Stored data
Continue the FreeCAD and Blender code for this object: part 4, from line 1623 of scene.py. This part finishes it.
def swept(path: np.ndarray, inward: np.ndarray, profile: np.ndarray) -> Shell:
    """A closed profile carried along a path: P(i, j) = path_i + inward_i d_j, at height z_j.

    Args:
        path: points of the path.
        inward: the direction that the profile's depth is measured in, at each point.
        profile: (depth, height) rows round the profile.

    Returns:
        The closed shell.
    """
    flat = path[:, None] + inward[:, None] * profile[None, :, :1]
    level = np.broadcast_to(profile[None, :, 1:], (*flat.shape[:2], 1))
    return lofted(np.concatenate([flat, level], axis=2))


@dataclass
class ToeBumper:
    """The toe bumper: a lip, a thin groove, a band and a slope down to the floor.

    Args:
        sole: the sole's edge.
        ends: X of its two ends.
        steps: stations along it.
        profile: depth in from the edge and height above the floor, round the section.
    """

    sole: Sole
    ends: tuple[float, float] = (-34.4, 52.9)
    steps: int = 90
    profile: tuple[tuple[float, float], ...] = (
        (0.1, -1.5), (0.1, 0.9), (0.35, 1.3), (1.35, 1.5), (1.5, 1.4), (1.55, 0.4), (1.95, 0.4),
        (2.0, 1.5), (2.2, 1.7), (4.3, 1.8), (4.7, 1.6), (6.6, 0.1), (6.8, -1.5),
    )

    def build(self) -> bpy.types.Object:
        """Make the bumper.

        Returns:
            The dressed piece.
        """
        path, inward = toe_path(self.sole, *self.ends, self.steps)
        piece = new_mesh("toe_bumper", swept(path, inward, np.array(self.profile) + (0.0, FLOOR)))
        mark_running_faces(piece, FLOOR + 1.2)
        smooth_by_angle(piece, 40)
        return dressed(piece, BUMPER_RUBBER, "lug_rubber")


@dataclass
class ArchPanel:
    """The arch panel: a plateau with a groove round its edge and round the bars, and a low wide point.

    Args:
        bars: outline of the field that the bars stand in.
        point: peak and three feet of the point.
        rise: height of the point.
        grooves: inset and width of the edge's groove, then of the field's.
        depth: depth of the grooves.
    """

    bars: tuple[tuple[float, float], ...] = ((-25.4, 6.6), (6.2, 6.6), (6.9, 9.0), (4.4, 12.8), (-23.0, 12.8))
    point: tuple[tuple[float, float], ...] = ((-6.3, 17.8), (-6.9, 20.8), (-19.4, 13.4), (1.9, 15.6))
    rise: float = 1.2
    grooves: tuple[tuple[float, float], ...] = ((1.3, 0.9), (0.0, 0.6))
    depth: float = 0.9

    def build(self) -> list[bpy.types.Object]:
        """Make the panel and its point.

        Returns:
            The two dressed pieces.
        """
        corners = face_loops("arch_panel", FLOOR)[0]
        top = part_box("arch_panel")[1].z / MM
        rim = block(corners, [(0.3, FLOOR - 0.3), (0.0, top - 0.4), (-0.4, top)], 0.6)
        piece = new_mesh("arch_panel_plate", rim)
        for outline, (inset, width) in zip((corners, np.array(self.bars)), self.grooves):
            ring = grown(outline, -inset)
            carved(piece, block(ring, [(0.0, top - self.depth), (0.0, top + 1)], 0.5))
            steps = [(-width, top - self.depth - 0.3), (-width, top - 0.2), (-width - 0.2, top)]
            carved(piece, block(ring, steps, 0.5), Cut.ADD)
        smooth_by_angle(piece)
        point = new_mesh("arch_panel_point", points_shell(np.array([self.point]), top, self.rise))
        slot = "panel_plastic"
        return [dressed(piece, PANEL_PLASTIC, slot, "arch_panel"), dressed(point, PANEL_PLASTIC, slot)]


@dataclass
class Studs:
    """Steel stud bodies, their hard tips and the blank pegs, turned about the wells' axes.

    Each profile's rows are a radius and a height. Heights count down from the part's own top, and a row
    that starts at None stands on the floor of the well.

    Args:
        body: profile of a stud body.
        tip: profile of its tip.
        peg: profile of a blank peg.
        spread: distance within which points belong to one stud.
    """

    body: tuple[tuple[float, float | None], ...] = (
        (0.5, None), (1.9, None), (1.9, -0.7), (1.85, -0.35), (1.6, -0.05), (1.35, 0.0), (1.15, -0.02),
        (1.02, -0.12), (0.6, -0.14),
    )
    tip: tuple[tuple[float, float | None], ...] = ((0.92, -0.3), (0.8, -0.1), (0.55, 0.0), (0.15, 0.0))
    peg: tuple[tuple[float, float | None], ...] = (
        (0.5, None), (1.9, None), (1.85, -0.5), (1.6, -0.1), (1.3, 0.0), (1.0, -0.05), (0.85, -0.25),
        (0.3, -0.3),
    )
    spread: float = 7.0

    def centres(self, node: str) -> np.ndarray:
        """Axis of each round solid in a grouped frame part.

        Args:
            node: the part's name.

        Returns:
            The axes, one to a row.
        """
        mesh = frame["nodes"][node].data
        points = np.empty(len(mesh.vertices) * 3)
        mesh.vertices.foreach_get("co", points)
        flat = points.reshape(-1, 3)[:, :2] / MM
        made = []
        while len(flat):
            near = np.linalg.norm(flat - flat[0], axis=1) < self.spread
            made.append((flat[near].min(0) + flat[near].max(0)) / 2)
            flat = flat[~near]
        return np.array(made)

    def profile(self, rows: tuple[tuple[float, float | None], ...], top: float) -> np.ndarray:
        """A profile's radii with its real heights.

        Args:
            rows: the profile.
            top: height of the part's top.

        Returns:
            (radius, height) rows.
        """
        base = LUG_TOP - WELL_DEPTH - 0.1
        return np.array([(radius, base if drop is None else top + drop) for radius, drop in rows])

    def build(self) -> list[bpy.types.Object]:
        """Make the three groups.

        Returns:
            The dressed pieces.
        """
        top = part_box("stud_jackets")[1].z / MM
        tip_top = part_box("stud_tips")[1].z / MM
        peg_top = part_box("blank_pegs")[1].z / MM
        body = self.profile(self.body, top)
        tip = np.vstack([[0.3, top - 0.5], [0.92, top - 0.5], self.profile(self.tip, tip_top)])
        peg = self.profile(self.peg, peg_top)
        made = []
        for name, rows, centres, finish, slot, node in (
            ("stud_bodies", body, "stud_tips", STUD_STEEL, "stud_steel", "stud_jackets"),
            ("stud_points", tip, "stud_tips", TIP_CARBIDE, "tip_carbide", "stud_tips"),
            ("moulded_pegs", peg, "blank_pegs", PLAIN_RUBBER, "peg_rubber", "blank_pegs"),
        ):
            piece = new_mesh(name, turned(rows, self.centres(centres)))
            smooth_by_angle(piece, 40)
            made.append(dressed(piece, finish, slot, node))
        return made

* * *

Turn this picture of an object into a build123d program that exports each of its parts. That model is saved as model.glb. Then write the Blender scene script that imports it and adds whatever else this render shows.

Given request
From the records above, print exactly the lines that run from the line with "Continue the FreeCAD" to the line with "to the floor.", inclusive.

Answer to the exercise
Continue the FreeCAD and Blender code for this object: part 4, from line 1623 of scene.py. This part finishes it.
def swept(path: np.ndarray, inward: np.ndarray, profile: np.ndarray) -> Shell:
    """A closed profile carried along a path: P(i, j) = path_i + inward_i d_j, at height z_j.

    Args:
        path: points of the path.
        inward: the direction that the profile's depth is measured in, at each point.
        profile: (depth, height) rows round the profile.

    Returns:
        The closed shell.
    """
    flat = path[:, None] + inward[:, None] * profile[None, :, :1]
    level = np.broadcast_to(profile[None, :, 1:], (*flat.shape[:2], 1))
    return lofted(np.concatenate([flat, level], axis=2))


@dataclass
class ToeBumper:
    """The toe bumper: a lip, a thin groove, a band and a slope down to the floor.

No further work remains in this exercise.